## [Provided data]
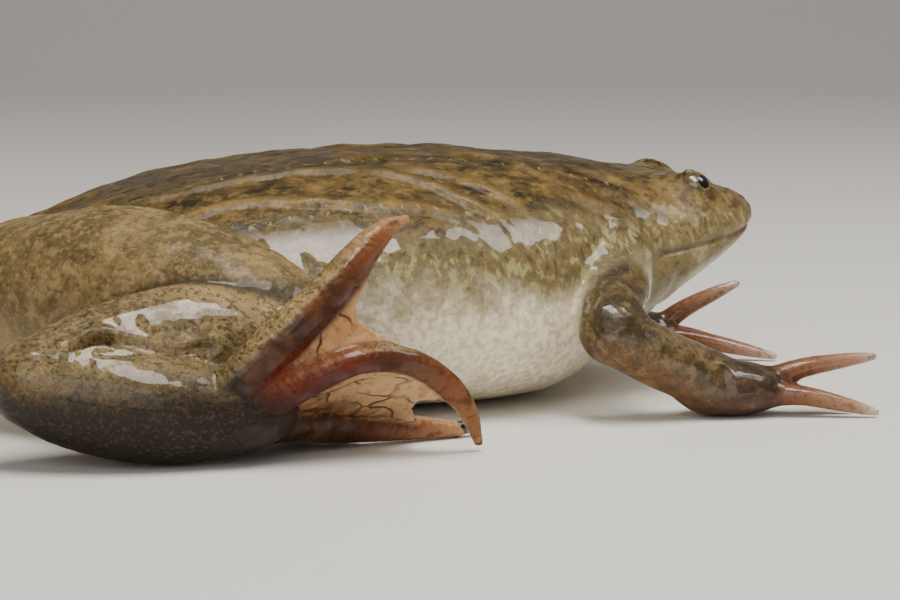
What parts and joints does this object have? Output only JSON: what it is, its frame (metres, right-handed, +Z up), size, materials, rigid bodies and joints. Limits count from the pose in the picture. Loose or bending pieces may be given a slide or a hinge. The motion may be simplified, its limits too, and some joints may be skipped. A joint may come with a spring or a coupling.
{
  "type": "african clawed frog model",
  "caption": "Life-size still model of a plump clawed frog resting on its belly, hind legs folded at its sides, one webbed hind foot raised on edge.",
  "frame": {"origin": "on the floor, at the middle of the flat under the belly", "axes": "+Z up, +X towards the snout, +Y towards the frog's left side"},
  "size_m": [0.1179, 0.1098, 0.0303],
  "materials": {
    "skin": "wet mottled olive-brown skin, cream below, red-brown feet with veined webs and pale fingertips",
    "eye": "glossy, black pupil in a golden-grey iris",
    "claw": "dark horn, satin"
  },
  "bodies": {
    "root": {"claw_left_1": "claw", "claw_left_2": "claw", "claw_left_3": "claw", "claw_right_1": "claw", "claw_right_2": "claw", "claw_right_3": "claw", "eye_left": "eye", "eye_right": "eye", "finger_left_1": "skin", "finger_left_2": "skin", "finger_left_3": "skin", "finger_left_4": "skin", "finger_right_1": "skin", "finger_right_2": "skin", "finger_right_3": "skin", "finger_right_4": "skin", "foot_left": "skin", "foot_right": "skin", "forearm_left": "skin", "forearm_right": "skin", "hand_left": "skin", "hand_right": "skin", "head": "skin", "outer_toe_left": "skin", "outer_toe_right": "skin", "shank_left": "skin", "shank_right": "skin", "tarsus_left": "skin", "tarsus_right": "skin", "thigh_left": "skin", "thigh_right": "skin", "torso": "skin", "upper_arm_left": "skin", "upper_arm_right": "skin", "vent": "skin"}
  },
  "joints": []
}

## [Work to do]
Pick out all lines from the data above in which the word "materials" appears.

## [Exercise response]
What parts and joints does this object have? Output only JSON: what it is, its frame (metres, right-handed, +Z up), size, materials, rigid bodies and joints. Limits count from the pose in the picture. Loose or bending pieces may be given a slide or a hinge. The motion may be simplified, its limits too, and some joints may be skipped. A joint may come with a spring or a coupling.
  "materials": {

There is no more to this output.